<<<<

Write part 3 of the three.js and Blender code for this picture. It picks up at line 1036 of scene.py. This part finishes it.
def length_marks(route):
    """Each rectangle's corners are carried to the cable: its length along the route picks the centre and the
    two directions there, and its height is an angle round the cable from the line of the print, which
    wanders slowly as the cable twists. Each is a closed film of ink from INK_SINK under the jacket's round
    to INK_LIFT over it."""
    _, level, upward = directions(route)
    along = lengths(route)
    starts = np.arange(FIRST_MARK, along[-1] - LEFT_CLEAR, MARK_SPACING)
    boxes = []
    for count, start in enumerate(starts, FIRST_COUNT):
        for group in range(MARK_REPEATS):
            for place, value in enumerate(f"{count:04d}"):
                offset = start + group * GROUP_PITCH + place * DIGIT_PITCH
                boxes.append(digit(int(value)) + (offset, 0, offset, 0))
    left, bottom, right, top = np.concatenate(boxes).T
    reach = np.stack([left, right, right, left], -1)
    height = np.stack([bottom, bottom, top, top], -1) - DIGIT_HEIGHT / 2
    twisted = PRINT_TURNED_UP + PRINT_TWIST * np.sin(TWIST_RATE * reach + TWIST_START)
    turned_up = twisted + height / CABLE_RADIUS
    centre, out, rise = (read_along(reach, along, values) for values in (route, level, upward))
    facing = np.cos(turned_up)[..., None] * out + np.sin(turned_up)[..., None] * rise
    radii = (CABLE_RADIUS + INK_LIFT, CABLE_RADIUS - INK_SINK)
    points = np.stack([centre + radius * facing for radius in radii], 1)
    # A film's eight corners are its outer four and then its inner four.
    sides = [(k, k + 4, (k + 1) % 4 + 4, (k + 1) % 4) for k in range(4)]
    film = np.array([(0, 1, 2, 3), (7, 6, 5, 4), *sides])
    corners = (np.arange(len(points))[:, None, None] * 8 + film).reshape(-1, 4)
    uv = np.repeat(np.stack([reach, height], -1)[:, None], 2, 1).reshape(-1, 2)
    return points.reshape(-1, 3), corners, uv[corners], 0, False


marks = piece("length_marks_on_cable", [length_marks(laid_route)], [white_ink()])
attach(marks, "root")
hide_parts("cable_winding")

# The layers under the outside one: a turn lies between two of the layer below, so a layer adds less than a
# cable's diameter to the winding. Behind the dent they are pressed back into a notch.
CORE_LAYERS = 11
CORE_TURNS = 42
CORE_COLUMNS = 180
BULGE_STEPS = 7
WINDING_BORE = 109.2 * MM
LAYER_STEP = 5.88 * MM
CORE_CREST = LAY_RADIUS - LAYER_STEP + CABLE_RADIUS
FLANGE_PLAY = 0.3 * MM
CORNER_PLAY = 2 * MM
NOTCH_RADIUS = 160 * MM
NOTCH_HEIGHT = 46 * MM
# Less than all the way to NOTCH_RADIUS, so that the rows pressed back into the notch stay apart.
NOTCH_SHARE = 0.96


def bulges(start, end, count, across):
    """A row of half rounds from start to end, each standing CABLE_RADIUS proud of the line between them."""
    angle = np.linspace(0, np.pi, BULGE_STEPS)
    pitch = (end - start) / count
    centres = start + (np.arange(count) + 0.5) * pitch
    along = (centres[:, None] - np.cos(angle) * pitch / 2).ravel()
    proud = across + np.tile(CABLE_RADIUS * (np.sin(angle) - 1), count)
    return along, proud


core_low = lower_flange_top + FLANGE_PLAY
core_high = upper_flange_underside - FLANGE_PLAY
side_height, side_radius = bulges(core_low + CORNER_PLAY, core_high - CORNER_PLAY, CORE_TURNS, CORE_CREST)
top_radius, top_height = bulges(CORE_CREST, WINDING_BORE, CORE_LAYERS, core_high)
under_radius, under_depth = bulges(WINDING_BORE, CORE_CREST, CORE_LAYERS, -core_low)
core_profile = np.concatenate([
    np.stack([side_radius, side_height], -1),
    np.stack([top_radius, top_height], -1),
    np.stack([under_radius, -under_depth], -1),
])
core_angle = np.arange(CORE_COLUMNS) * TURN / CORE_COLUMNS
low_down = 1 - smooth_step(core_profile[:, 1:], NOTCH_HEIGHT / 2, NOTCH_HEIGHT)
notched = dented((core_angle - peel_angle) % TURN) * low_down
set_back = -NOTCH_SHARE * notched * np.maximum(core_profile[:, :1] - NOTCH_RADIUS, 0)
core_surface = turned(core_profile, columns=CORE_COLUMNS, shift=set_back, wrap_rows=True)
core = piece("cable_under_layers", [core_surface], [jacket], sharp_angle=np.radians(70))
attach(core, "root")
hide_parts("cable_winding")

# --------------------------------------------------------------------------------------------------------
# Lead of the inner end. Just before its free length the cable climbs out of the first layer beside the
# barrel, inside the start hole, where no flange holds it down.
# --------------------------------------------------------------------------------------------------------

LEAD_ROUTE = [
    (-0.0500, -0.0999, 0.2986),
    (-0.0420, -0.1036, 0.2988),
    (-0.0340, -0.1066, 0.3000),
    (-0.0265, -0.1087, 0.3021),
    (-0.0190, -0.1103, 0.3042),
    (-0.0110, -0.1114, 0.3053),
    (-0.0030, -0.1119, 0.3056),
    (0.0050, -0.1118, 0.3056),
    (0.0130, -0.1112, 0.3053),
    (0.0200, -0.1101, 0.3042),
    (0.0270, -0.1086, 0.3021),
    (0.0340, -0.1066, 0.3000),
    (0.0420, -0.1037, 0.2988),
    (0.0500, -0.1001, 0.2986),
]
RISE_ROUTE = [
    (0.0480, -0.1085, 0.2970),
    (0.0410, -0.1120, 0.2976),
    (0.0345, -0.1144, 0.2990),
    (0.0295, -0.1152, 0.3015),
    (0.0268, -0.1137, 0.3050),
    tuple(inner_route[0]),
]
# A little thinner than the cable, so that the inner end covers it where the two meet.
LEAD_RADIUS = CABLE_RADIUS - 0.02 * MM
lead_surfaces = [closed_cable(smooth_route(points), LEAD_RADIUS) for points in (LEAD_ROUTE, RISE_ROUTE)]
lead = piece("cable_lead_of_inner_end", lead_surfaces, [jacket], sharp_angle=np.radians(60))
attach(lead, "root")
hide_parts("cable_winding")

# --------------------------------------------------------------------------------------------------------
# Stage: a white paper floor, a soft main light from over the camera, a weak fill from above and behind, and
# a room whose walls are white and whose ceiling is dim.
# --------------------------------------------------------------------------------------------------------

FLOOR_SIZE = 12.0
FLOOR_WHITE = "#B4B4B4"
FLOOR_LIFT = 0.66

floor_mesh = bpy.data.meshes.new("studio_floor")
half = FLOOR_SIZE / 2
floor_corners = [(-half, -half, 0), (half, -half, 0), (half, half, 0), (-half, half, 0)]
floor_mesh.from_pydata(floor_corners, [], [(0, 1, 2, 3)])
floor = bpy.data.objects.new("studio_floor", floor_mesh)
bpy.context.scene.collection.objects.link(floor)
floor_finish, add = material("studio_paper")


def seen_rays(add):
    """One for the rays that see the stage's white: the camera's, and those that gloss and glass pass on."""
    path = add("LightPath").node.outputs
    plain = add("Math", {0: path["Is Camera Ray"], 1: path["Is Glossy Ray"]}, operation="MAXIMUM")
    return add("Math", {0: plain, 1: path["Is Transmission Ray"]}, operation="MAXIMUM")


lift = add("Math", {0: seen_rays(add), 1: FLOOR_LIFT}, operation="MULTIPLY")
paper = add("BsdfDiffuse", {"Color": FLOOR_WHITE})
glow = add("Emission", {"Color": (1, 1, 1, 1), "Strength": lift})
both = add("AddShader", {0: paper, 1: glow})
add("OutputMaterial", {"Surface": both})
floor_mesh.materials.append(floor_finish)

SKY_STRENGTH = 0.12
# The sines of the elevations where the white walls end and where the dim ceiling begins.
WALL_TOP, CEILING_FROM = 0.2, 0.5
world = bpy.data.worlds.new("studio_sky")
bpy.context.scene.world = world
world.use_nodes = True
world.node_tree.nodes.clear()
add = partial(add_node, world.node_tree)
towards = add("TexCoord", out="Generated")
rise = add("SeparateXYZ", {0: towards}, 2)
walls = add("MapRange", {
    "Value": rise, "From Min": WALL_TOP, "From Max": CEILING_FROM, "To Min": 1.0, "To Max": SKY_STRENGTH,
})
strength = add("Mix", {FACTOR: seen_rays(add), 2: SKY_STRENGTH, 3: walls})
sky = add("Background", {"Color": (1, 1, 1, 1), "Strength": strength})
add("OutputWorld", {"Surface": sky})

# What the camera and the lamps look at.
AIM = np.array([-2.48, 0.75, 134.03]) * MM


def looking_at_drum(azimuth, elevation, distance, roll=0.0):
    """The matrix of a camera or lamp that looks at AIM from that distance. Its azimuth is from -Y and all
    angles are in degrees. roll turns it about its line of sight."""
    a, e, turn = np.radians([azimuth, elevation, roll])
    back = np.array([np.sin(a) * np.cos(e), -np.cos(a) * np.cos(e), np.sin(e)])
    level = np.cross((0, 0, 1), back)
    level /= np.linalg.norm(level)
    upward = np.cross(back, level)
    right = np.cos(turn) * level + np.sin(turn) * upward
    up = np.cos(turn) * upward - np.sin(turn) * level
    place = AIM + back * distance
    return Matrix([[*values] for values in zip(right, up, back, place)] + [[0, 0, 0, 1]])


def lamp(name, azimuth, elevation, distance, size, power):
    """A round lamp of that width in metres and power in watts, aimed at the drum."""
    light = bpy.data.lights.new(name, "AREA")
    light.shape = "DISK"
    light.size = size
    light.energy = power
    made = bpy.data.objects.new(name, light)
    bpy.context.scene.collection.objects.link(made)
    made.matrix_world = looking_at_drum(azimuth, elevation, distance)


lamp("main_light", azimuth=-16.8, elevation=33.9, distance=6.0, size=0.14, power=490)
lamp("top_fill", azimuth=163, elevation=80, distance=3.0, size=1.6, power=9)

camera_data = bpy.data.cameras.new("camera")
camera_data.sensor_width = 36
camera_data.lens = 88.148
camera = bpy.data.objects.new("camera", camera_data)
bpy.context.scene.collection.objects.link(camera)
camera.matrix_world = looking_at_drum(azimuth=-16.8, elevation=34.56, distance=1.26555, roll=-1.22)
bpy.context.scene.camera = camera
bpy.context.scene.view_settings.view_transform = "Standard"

>>>>

-- Objective --
Set down each line of the material verbatim, from the first line through the line that contains "return points.reshape(-1, 3), corners, uv[corners], 0, False".

-- Answer to this exercise --
Write part 3 of the three.js and Blender code for this picture. It picks up at line 1036 of scene.py. This part finishes it.
def length_marks(route):
    """Each rectangle's corners are carried to the cable: its length along the route picks the centre and the
    two directions there, and its height is an angle round the cable from the line of the print, which
    wanders slowly as the cable twists. Each is a closed film of ink from INK_SINK under the jacket's round
    to INK_LIFT over it."""
    _, level, upward = directions(route)
    along = lengths(route)
    starts = np.arange(FIRST_MARK, along[-1] - LEFT_CLEAR, MARK_SPACING)
    boxes = []
    for count, start in enumerate(starts, FIRST_COUNT):
        for group in range(MARK_REPEATS):
            for place, value in enumerate(f"{count:04d}"):
                offset = start + group * GROUP_PITCH + place * DIGIT_PITCH
                boxes.append(digit(int(value)) + (offset, 0, offset, 0))
    left, bottom, right, top = np.concatenate(boxes).T
    reach = np.stack([left, right, right, left], -1)
    height = np.stack([bottom, bottom, top, top], -1) - DIGIT_HEIGHT / 2
    twisted = PRINT_TURNED_UP + PRINT_TWIST * np.sin(TWIST_RATE * reach + TWIST_START)
    turned_up = twisted + height / CABLE_RADIUS
    centre, out, rise = (read_along(reach, along, values) for values in (route, level, upward))
    facing = np.cos(turned_up)[..., None] * out + np.sin(turned_up)[..., None] * rise
    radii = (CABLE_RADIUS + INK_LIFT, CABLE_RADIUS - INK_SINK)
    points = np.stack([centre + radius * facing for radius in radii], 1)
    # A film's eight corners are its outer four and then its inner four.
    sides = [(k, k + 4, (k + 1) % 4 + 4, (k + 1) % 4) for k in range(4)]
    film = np.array([(0, 1, 2, 3), (7, 6, 5, 4), *sides])
    corners = (np.arange(len(points))[:, None, None] * 8 + film).reshape(-1, 4)
    uv = np.repeat(np.stack([reach, height], -1)[:, None], 2, 1).reshape(-1, 2)
    return points.reshape(-1, 3), corners, uv[corners], 0, False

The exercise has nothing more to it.